There are a number of reasons you might want to replace sugar in your brownie recipe. Perhaps you are looking for a more-natural alternative, cooking for a diabetic or trying to make your sweets lower in calories. There are several options available that bypass sugar on your route to brownie bliss.
If you are baking for a diabetic or someone who is watching her caloric intake, artificial sweeteners don't contain sugar and have few to no calories. Some artificial sweeteners are better than others for baking. Wilton's Angie Thayer suggests stevia, acesulfame potassium or sucralose because they are the least sensitive to the high heat and prolonged baking time necessary to make brownies.
If you are attempting to make a less-processed, more-natural brownie; alternative natural sweeteners may be the answer. Honey, maple syrup, molasses or corn syrup are less-refined options than white sugar.

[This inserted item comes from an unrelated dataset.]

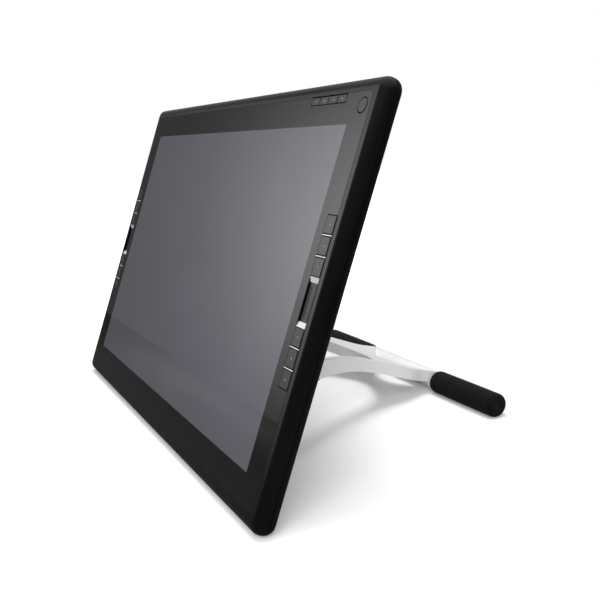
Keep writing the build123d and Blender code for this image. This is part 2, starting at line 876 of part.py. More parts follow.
def make_stud(side):
    """Rubber stud pressed into the leg's underside, standing a little proud of it."""
    growth = leg_wall_front - leg_wall_rear
    stud = stud_column(side, stud_radius) & under_crown(leg_wall_rear - stud_seat, growth)
    return stud - under_crown(leg_wall_rear + stud_height, growth)


def make_leg():
    """Cast aluminium leg: dished plate on four arms, hollow below, with ribs, two eyes and a rear bar."""
    tall = hinge_height + drop
    envelope = both_halves(extrude(leg_plan(0), amount=tall))
    envelope = (envelope & under_crown(0, 0)) - under_crown(leg_wall_rear, leg_wall_front - leg_wall_rear)
    hollow = both_halves(extrude(leg_plan(leg_rim), amount=tall)) & under_crown(leg_skin, 0)
    waist_share = (waist_front_share + waist_rear_share) / 2
    ribs = Pos(0, hinge_y + waist_share * reach, tall / 2) * Box(leg_rib, reach, tall)
    for side in (-1, 1):
        for across, along, turn in rib_shares:
            rib = Rot(0, 0, side * turn) * Box(leg_rib_length, leg_rib, tall)
            ribs += Pos(side * across * hinge_half_width, hinge_y + along * reach, tall / 2) * rib
        ribs += stud_column(side, stud_radius + stud_wall)
    leg = envelope - (hollow - ribs)
    for side in (-1, 1):
        x = side * hinge_half_width
        leg += cross_bar(x, hinge_y, hinge_height, eye_radius, eye_width)
        leg -= make_stud(side)
    leg += cross_bar(0, rod_y, grip_radius, bar_radius, 2 * (grip_inner - face_gap))
    bore_radius = pin_radius + pin_clearance
    for side in (-1, 1):
        leg -= cross_bar(side * hinge_half_width, hinge_y, hinge_height, bore_radius, 2 * eye_width)
    return leg - cross_bar(0, rod_y, grip_radius, rod_radius, 4 * grip_inner)


def make_grip(side):
    """Foam grip with rounded ends and a blind bore for the rod."""
    centre = side * (grip_inner + grip_length / 2)
    grip = cross_bar(centre, rod_y, grip_radius, grip_radius, grip_length)
    grip = fillet(grip.edges(), grip_round)
    inner = side * (grip_inner + (grip_length - rod_inset) / 2)
    return grip - cross_bar(inner, rod_y, grip_radius, rod_radius, grip_length - rod_inset)


def make_rod():
    """Steel rod through the leg's rear bar, its ends inside the grips."""
    return cross_bar(0, rod_y, grip_radius, rod_radius, 2 * (grip_inner + grip_length - rod_inset))


def write(name, shape, place):
    """Put a finished piece in its place and write its file."""
    export_step(place * shape, f"parts/{name}.step")


def write_tablet():
    """All pieces of the leaning tablet."""
    pieces = {
        "front_frame": make_front_frame(),
        "cover_glass": make_cover_glass(),
        "glass_seal": make_glass_seal(),
        "display_cell": make_display_cell(),
        "backlight_tray": make_backlight_tray(),
        "pen_sensor_board": make_sensor_board(),
        "shield_plate": make_shield_plate(),
        "chassis_plate": make_chassis_plate(),
        "board_standoffs": make_standoffs(),
        "main_board": make_main_board(),
        "backlight_driver_board": make_driver_board(),
        "rear_cover": make_rear_cover(),
        "video_socket": make_flat_socket("video"),
        "usb_socket": make_flat_socket("usb"),
        "dc_socket": make_dc_socket(),
        "power_key": make_power_key(),
        "menu_key_mat": make_menu_mat(),
        "menu_key_board": make_menu_board(),
        "housing_screws": make_housing_screws(),
        "bracket_screws": make_bracket_screws(),
        "lower_soles": Compound(children=[sole_solid(side, 0) for side in (-1, 1)]),
    }
    for side, word in ((1, "right"), (-1, "left")):
        pieces[f"key_mat_{word}"] = make_key_mat(side)
        pieces[f"key_board_{word}"] = make_key_board(side)
        pieces[f"touch_strip_{word}"] = make_touch_strip(side)
        pieces[f"strip_ramps_{word}"] = make_strip_ramps(side)
        pieces[f"key_dividers_{word}"] = make_key_dividers(side)
        pieces[f"hinge_bracket_{word}"] = make_hinge_bracket(side)
        pieces[f"hinge_pin_{word}"] = make_hinge_pin(side)
        pieces[f"friction_washers_{word}"] = make_washers(side)
        for n, y in enumerate(key_places(), start=1):
            pieces[f"key_{word}_{n}"] = key_cap_solid(side * column_x, y, key_width, key_height, key_corner)
    menu_width = menu_key_width - key_gap
    for n, x in enumerate(menu_places(), start=1):
        pieces[f"menu_key_{n}"] = key_cap_solid(x, menu_y, menu_width, menu_key_height, menu_corner)
    for name, shape in pieces.items():
        write(name, shape, tablet_place)


def write_leg():
    """All pieces of the leg behind the tablet."""
    place = Location((0, -middle_y, 0))
    write("leg", make_leg(), place)
    write("leg_studs", Compound(children=[make_stud(side) for side in (-1, 1)]), place)
    write("grip_rod", make_rod(), place)
    write("grip_right", make_grip(1), place)
    write("grip_left", make_grip(-1), place)


write_tablet()
write_leg()
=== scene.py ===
import math

import bmesh
import bpy
import numpy as np
from mathutils import Matrix, Vector


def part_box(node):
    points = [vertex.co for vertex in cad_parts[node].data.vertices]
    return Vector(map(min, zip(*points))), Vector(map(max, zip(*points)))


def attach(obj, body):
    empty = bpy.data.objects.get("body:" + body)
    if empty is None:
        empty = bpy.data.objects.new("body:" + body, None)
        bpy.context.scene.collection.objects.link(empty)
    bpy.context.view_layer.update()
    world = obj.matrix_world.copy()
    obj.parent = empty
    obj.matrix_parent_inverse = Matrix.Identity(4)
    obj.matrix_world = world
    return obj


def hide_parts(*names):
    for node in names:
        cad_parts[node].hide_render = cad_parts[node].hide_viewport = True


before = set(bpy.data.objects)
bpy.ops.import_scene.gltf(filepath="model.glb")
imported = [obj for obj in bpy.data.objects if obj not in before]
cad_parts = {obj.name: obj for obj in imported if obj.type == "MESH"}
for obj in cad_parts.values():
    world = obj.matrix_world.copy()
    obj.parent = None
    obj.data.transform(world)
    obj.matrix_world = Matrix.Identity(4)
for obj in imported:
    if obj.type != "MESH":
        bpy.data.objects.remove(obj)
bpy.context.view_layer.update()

# Housing: a front frame and a rear cover, both moulded in fine-grained black plastic and
# screwed together from behind. Their shade and gloss drift a little, as on any moulding.
CLOUD_SCALE, CLOUD_STOPS = 18.0, (0.3, 0.75)
GLOSS_BELOW, GLOSS_ABOVE = 0.05, 0.06
GRAIN_HEIGHT = 0.0002


def node_maker(tree):
    """A function that adds nodes to a tree, with their named inputs or settings."""
    def add(kind, **values):
        node = tree.nodes.new(kind)
        for key, value in values.items():
            if key in node.inputs:
                node.inputs[key].default_value = value
            else:
                setattr(node, key, value)
        return node

    return add


def new_material(name):
    """An empty node material with its principled shader, and functions that add and join nodes."""
    material = bpy.data.materials.new(name)
    material.use_nodes = True
    tree = material.node_tree
    shader = next(n for n in tree.nodes if n.type == "BSDF_PRINCIPLED")
    return material, shader, node_maker(tree), tree.links.new


def set_shader(shader, **values):
    """Numbers and colours that are the same all over go straight on the shader's own sockets."""
    for key, value in values.items():
        shader.inputs[key.replace("_", " ")].default_value = value


def noise(add, link, vector, scale, detail, roughness):
    """Cloudy noise over the given coordinates."""
    node = add("ShaderNodeTexNoise", Scale=scale, Detail=detail, Roughness=roughness)
    link(vector, node.inputs["Vector"])
    return node.outputs["Fac"]


def colour_ramp(add, link, source, stops):
    """A ramp through (place, colour) stops, driven by the source."""
    ramp = add("ShaderNodeValToRGB")
    elements = ramp.color_ramp.elements
    while len(elements) < len(stops):
        elements.new(0.5)
    for element, (place, colour) in zip(elements, stops):
        element.position = place
        element.color = (*colour, 1)
    link(source, ramp.inputs["Fac"])
    return ramp.outputs["Color"]


def map_range(add, link, source, old=(0.0, 1.0), new=(0.0, 1.0), **settings):
    """Carries the source from the old span of values over to the new one."""
    node = add("ShaderNodeMapRange", **settings)
    for name, value in zip(("From Min", "From Max", "To Min", "To Max"), (*old, *new)):
        node.inputs[name].default_value = value
    link(source, node.inputs["Value"])
    return node.outputs["Result"]


def bump(add, link, height, strength, distance):
    """Small relief that the height drives. Its node is handed back, so that another can lie under it."""
    node = add("ShaderNodeBump", Strength=strength, Distance=distance)
    link(height, node.inputs["Height"])
    return node


def dress(material, *names):
    """Puts a material on carried-over CAD nodes."""
    for name in names:
        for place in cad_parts[name].material_slots:
            place.material = material


def greys(dark, light):
    """A dark and a light neutral shade."""
    return (dark,) * 3, (light,) * 3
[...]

Since these sweeteners are liquids, it is recommended that other liquids in the recipe be reduced by between 2 and 5 tbsp. to keep the finished product from developing a runny consistency.
From a nutrition viewpoint, all sugars are essentially the same. Brown sugar, refined white sugar and raw sugar contain a similar amount of calories, relatively few nutrients and have the same effect on blood sugar. Raw sugar is simply steam cleaned instead of chemically cleaned like the traditional version. Brown sugar's only difference from white table sugar is that it has a bit of molasses added to the recipe, according to Anahad O'Connor of "The New York Times."
Removing the refined sugar won't make your brownies a healthful option. Desserts should be considered an occasional indulgence, not an everyday habit. Base your diet around vegetables, fruits, grains and proteins to reach the peak of health. You and your family will enjoy your brownies all the more if you only get to savor them occasionally.